И если уж речь зашла о журфаке, то, конечно, ничего из того, что мне сладко напел мой искуситель, так и не осуществилось – в смысле на журфаке. И мне пришлось действовать самостоятельно – на свой страх и риск. Потому что мечта для романтика сильнее и притягательнее реальности. Правда, спецгруппу все-таки собрали, но привязали ее к Иновещанию, которое в те годы возглавлял легендарный Энвер Назимович Мамедов – тоже в некотором роде пижон и по совместительству первый заместитель тогдашнего председателя Гостелерадио Месяцева.

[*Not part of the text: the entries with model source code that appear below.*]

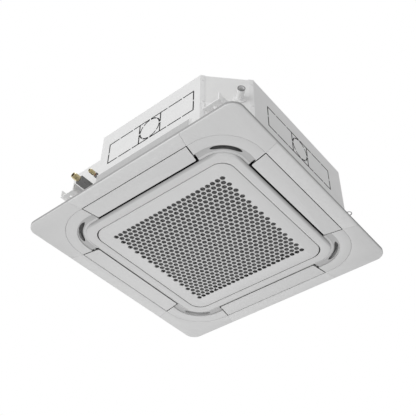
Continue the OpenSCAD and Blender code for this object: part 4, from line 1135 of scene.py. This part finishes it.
    def _seam_shade(self) -> Form:
        """Build the dark sheets under the covers' seams, painted shade in the narrow seams.

        Returns:
            The sheets.
        """
        form = Form()
        inset = self.seam_shade_inset
        for side in Side:
            outline = self._cover_outline(-self.seam_shade_over, self.half - inset, self.corner - inset)
            form.cap([side.turn() @ at(x, y, self.seam_shade_h) for x, y in outline])
        return form

    def _tray(self) -> Form:
        """Build the back of the tray: pockets over the covers, stiffening ribs and bosses.

        Returns:
            The tray's back.
        """
        form = Form()
        inset = self.pocket_inset
        for turn in (side.turn() for side in Side):
            outline = self._cover_outline(-self.pocket_over, self.half - inset, self.corner - inset)
            form.mesh(plate([outline], *self.pocket, 0.3, 1), turn)
            stiffeners(form, *self.ribs, *self.rib_h, turn)
            lathe(form, self.boss_profile, turn @ Matrix.Translation(at(self.boss, self.boss, 0.0)), 32)
        return form

    def _walls(self) -> Form:
        """Build the tall wall round the air outlets and the deck with its four cut-outs.

        Returns:
            The wall and the deck.
        """
        form = Form()
        out = self.centre + self.ring + self.louvre_gap
        radius = out - self.centre
        wide, round_out = out + self.skin, radius + self.skin
        loft_squares(form, [(out, radius, self.wall_low), (wide, round_out, self.wall_low),
                            (wide, round_out, self.deck), (out, radius, self.deck)])
        loops: list[list[Point2]] = [rounded_square(out + 1, radius + 1)]
        loops.append(rounded_square(*self.deck_hole)[::-1])
        for side in Side:
            low = self.pipe_outlet_low if side is Side.LEFT else -self.outlet_half
            near, far = self.outlet
            box = [(near, low), (near, self.outlet_half), (far, self.outlet_half), (far, low)]
            loops.append([tuple((side.turn() @ Vector((x, y, 0)))[:2]) for x, y in box])
        form.mesh(plate(loops, self.deck - self.skin, self.deck, 0.3, 1))
        return form


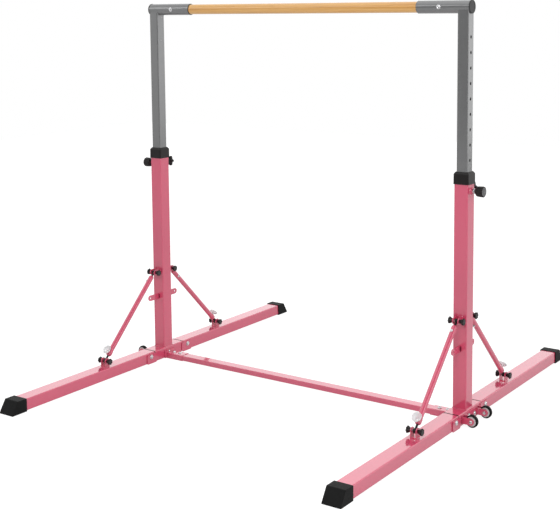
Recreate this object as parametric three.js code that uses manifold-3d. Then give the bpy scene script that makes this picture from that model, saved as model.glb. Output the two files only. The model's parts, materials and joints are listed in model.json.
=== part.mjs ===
// Kip bar: a wooden gymnastics bar on two height-adjustable stands with folding legs.
// Units are millimetres, +Z is up, and the object stands on Z = 0 under the middle of the bar.
// The bar runs along X; each stand has a front leg (-Y) and a rear leg (+Y).
import * as THREE from 'three';
import { mergeVertices } from 'three/addons/utils/BufferGeometryUtils.js';
import Module from 'manifold-3d';

const wasm = await Module();
wasm.setup();

// ---------------------------------------------------------------- driving dimensions
const GAP = 0.3; // working clearance between pieces that touch
const FIT = 0.4; // radial clearance of a bolt in its hole

// Facets of the round shapes.
const FINE_SIDES = 16;
const SIDES = 12;
const BOLT_SIDES = 10;
const CORNER_STEPS = 2; // steps of a square tube's rounded corner
const END_STEPS = 4; // steps of a quarter turn on a round plate end

const STAND_X = 714; // stand axis from the middle of the bar
const BAR_Z = 1487; // bar axis above the floor at the top setting

const UPRIGHT = 54; // square outer tube
const UPRIGHT_WALL = 2;
const POST = 43; // square inner tube
const POST_WALL = 2;
const TUBE_CORNER = 4; // outer corner radius of the square tubes
const POST_BOTTOM = 690;
const HOLE_PITCH = 54.2; // height setting step
const HOLE_COUNT = 11;
const HOLE_R = 5.5;
const HOLE_SIDES = 8;
const PIN_Z = 840; // height of the locking pin, level with the lowest hole

const BAR_R = 20;
const BAR_HALF = 674;
const SLEEVE_R = 23.2;
const SLEEVE_BORE = BAR_R + GAP;
const SLEEVE_IN = 186; // sleeve reach towards the middle, from the stand axis
const SLEEVE_OUT = 22; // sleeve reach outward

const LEG_W = 62;
const LEG_H = 45;
const LEG_WALL = 2.5;
const LEG_Z = 2; // underside of the legs and the base channel
const LEG_TOP = LEG_Z + LEG_H;
const LEG_END = 812; // tube end inside the foot cap
const CHANNEL_W = 62.8;
const CHANNEL_HALF = 91; // half length of the base channel at its top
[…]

В его ведомстве мы проходили практику и собственно в спецгруппе нас готовили к эфирной работе на зарубежную аудиторию. Увы, романтика оттепели к тому времени угасла, пражская весна вынудила власть быть осторожнее с экспериментами, и все закончилось привычной казенщиной. Хотя горжусь тем, что диплом я написал по тактике запланированной объективности. Мне поставили за него отлично и тут же его лишили – за поступки не совместимые со званием советского журналиста, сослав в Магадан.

Но самое интересное – я надеюсь – как всегда впереди.